In this case, what you have found is a very neat idea that deserves more exposure.

Joh. said...

@David: Thanks. I found the note in the first edition, at page 381.

@Tommy McGuire: A "failed academic"? Don't be so hard on yourself ;) Thanks for pointing me to that paper, it was an interesting read.

gradbot said...

@Joh I agree that the functional implementation is more readable and still provides the same performance as a goto. Tailcall optimizations are what really allow us to transform gotos into functional code. I got carried away with the code and separated the two concerns out (http://fssnip.net/6Z).

David said...

Revisiting this older blog entry here and after doing a going through most of Scott Wlaschin's excellent FSharpForFunAndProfit series, in particular the Designing with Types series I noticed something.

In your first example the two "required" failwith is an indication that Accepted and Errored have been added to ParseState due to the while loop.

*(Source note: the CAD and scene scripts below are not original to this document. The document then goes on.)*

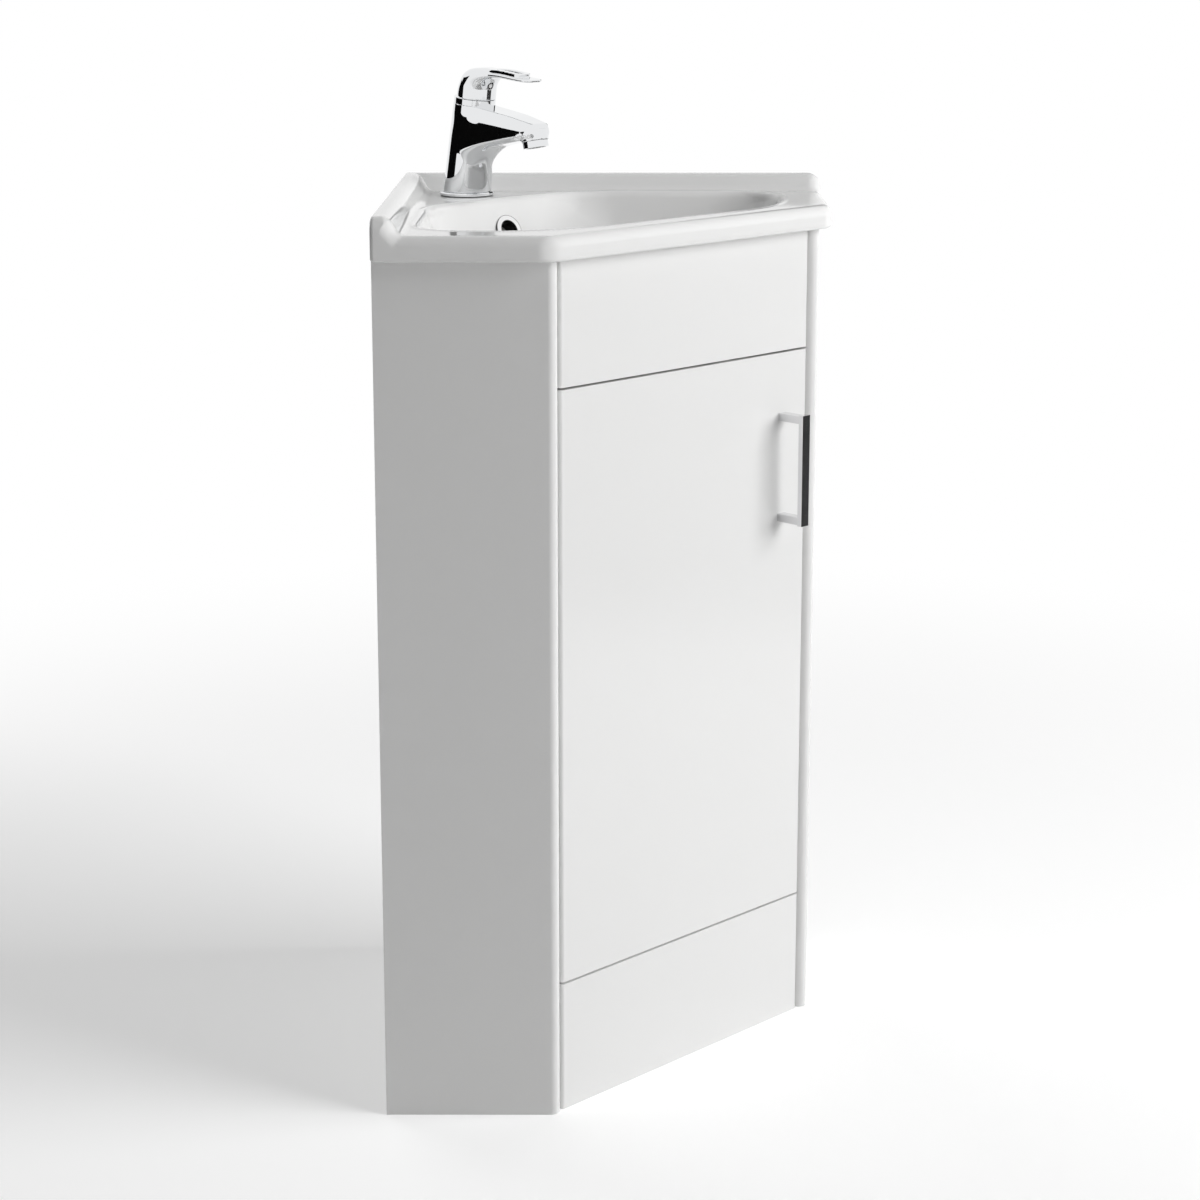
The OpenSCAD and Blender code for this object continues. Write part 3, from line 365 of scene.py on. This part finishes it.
def soften_edges():
    """Fine rounded edges on the boards and the handle bar."""
    for name, width in SOFT_EDGES.items():
        piece = frame["nodes"][name]
        # The normals that came with the mesh would hide the rounded edge.
        own = piece.data.attributes.get("custom_normal")
        if own:
            piece.data.attributes.remove(own)
        weld = piece.modifiers.new("weld", "WELD")
        weld.merge_threshold = 0.00001
        bevel = piece.modifiers.new("bevel", "BEVEL")
        bevel.width = width * MM
        bevel.segments = 2
        bevel.limit_method = "ANGLE"
        bevel.angle_limit = math.radians(40)
        piece.modifiers.new("normals", "WEIGHTED_NORMAL")


# ---------------------------------------------------------------- cast forms
# Each cast form is a function of x, y and z in millimetres that is negative inside the form.

CELL_CORNERS = np.array([(i, j, k) for i in (0, 1) for j in (0, 1) for k in (0, 1)])


def inside_both(a, b, r):
    """Where two forms overlap, with the edge between them rounded by r."""
    return np.minimum(-r, np.maximum(a, b)) + np.hypot(np.maximum(a + r, 0), np.maximum(b + r, 0))


def joined(a, b, r):
    """Two forms in one, with the corner between them filled by a fillet of r."""
    return np.maximum(r, np.minimum(a, b)) - np.hypot(np.maximum(r - a, 0), np.maximum(r - b, 0))


def without(a, b, r=0.3):
    """The first form with the second cut out of it, and the new edge rounded by r."""
    return inside_both(a, -b, r)


def slope_of(field, points, reach=0.02):
    """How the field changes at each point, measured a small way to both sides."""
    slope = np.empty_like(points)
    for axis in range(3):
        ahead, behind = points.copy(), points.copy()
        ahead[:, axis] += reach
        behind[:, axis] -= reach
        slope[:, axis] = (field(*ahead.T) - field(*behind.T)) / (2 * reach)
    return slope


def settle(field, points, most, rounds=4):
    """Moves points onto the surface along its slope, and gives the surface's normals there."""
    for _ in range(rounds):
        slope = slope_of(field, points)
        steep = np.maximum((slope ** 2).sum(1), 0.2)
        move = -slope * (field(*points.T) / steep)[:, None]
        length = np.linalg.norm(move, axis=1)
        points = points + move * np.minimum(1, most / np.maximum(length, 1e-9))[:, None]
    slope = slope_of(field, points)
    return points, slope / np.maximum(np.linalg.norm(slope, axis=1), 1e-9)[:, None]


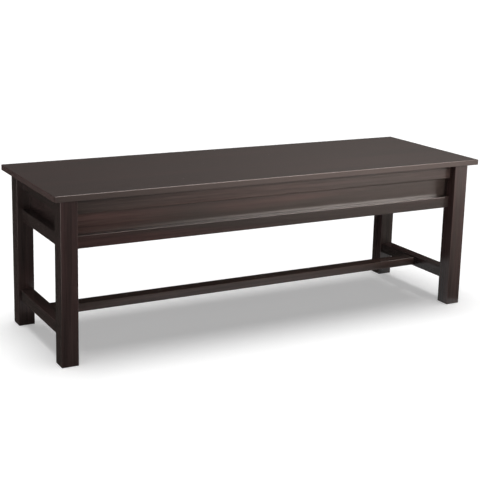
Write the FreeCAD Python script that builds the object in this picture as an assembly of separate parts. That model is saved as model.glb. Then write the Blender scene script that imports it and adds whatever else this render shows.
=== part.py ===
import FreeCAD
import Part
import math
import os

# A monks bench: a long one-piece lid that is also the seat, hinged at the back over a shallow framed
# box on four square legs, with an H of stretchers low down between them. X runs along the bench, the
# front is at -Y, Z is up, and the origin is on the floor under the middle of the lid. Millimetres.

# Lid
seat_height = 457.0
lid_length = 1338.0
lid_depth = 447.0
lid_thickness = 16.0
lid_overhang = 22.0
lid_corner_round = 2.5
lid_top_round = 2.2
lid_underside_round = 1.5
lid_gap = 2.5

# Legs
leg_size = 46.0
leg_round = 1.5

# Aprons: an upper and a lower rail on each side, with a thin panel behind them
rail_thickness = 22.0
upper_rail_height = 43.0
panel_opening = 56.5
lower_rail_height = 34.0
rail_round = 2.0
panel_thickness = 9.0
panel_inset = 3.0

# Stretchers
stretcher_clearance = 76.5
end_stretcher_height = 32.0
end_stretcher_width = 36.0
long_stretcher_height = 24.0
long_stretcher_width = 41.0
stretcher_round = 1.5

# Glued mortise and tenon joints
tenon_thickness = 8.0
tenon_shoulder = 5.0
mortise_wall = 2.0
end_rail_tenon = 18.0
end_stretcher_tenon = 25.0
end_stretcher_tenon_thickness = 12.0
long_stretcher_tenon = 20.0
long_stretcher_tenon_width = 25.0
glue_gap = 0.1
mortise_relief = 1.0

# Box floor
floor_thickness = 9.0
floor_gap = 0.5
cleat_size = 15.0
bearer_width = 30.0
bearer_count = 2
floor_screw_end_inset = 61.0
floor_screws_per_side = 5

# Battens under the lid
batten_width = 45.0
batten_thickness = 15.0
batten_end_inset = 171.0
batten_inset = 15.0
batten_bevel = 8.0
batten_screw_inset = 22.0
batten_screws = 4

# Butt hinges
hinge_end_inset = 121.0
hinge_length = 64.0
leaf_thickness = 2.0
frame_leaf_height = 28.0
lid_leaf_width = 24.0
leaf_screw_end_inset = 7.5
leaf_screw_edge_inset = 10.5
leaf_screw_stagger = 4.5
barrel_radius = 3.75
pin_radius = 1.7
pin_clearance = 0.05
pin_cap_radius = 2.6
pin_cap_thickness = 0.8
knuckle_count = 5
knuckle_gap = 0.3
swing_clearance = 0.3
lid_opening_deg = 98.0

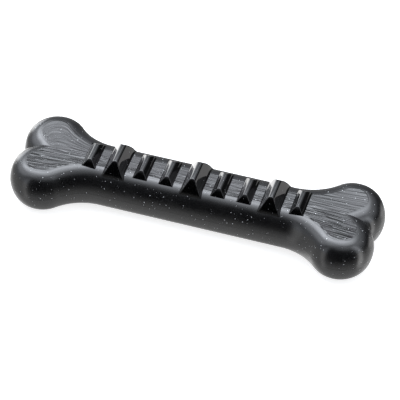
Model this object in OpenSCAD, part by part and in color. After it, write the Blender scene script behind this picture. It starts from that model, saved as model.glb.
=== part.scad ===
// Ribbed rubber chew bone: a solid moulded bone with a flat back, rounded flanks and a
// knuckle pair at each end, and a row of wedge ribs keyed into sockets along its back.
// Millimetres. +X runs to the right end, +Y to the far side, +Z up. The origin is at the
// middle of the face that the bone rests on.

/* [Bone] */
// Overall length over the knuckles
overall_l = 190; // [170:1:230]
// Thickness between the flat back and the flat underside
thickness = 25; // [23:0.5:30]
// Width of the shaft between the knuckles
shaft_w = 30; // [28:0.5:34]
// How far the rounded flank stands out past the edge of the flat, seen from above
flank_round = 9.3; // [8.9:0.1:10]
// Radius of the shoulder where the flat turns down into the flank
shoulder_r = 8.5; // [7.5:0.1:8.8]

/* [Knuckles] */
// Radius of a knuckle, seen from above
knuckle_r = 16.7; // [15.5:0.1:19]
// Radius of the hollow sweep from the shaft to a knuckle
sweep_r = 26; // [22:0.5:32]
// Radius of the slight crown on the flat's edge where a knuckle runs into the end notch
notch_side_r = 60; // [40:5:120]

/* [Rib row] */
// Distance from one rib to the next
rib_pitch = 13.6; // [13.2:0.1:14.6]
// Clearance between a rib's root and the walls of its socket
root_gap = 0.1; // [0.05:0.01:0.2]

/* [Tall ribs] */
// Height of a tall rib above the flat
tall_h = 6.1; // [4.5:0.1:7.5]
// Width of a tall rib's crest, along the bone
tall_crest_w = 2.3; // [1.6:0.1:3]
// Length of a tall rib's crest, across the bone
tall_crest_l = 12.2; // [10:0.1:14]
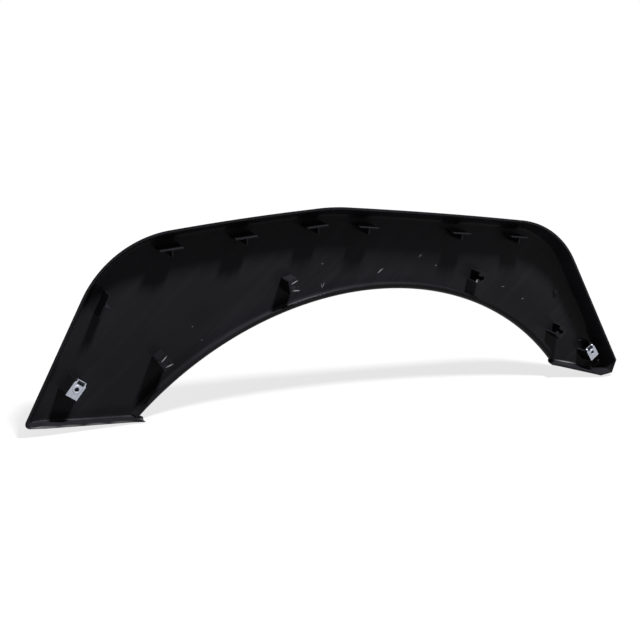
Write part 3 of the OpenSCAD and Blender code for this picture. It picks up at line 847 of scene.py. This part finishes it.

Splitting that into it's own type, let's say FinalState reveals the problem. We must have those invalid routing because the while loop is an expression on state and we need a way to break out. Errored/Accepted have been artificially added to make the code possible - possible because in F# we can't break out early (no break/return statements).

Incidentally, Michael McMullen's code is doing exactly that which makes it possible to return the one type. That or we would have had to use a separate mutable boolean for the control which is just as smelly.

Removing the two cases from ParseState leads us inevitably to Joh's second solution (unless we give up figuring it out) which is F# idiomatic. I don't think we can find a "correct" (in the sense that I mean) that doesn't involve a state machine, but would be happy to be proven wrong.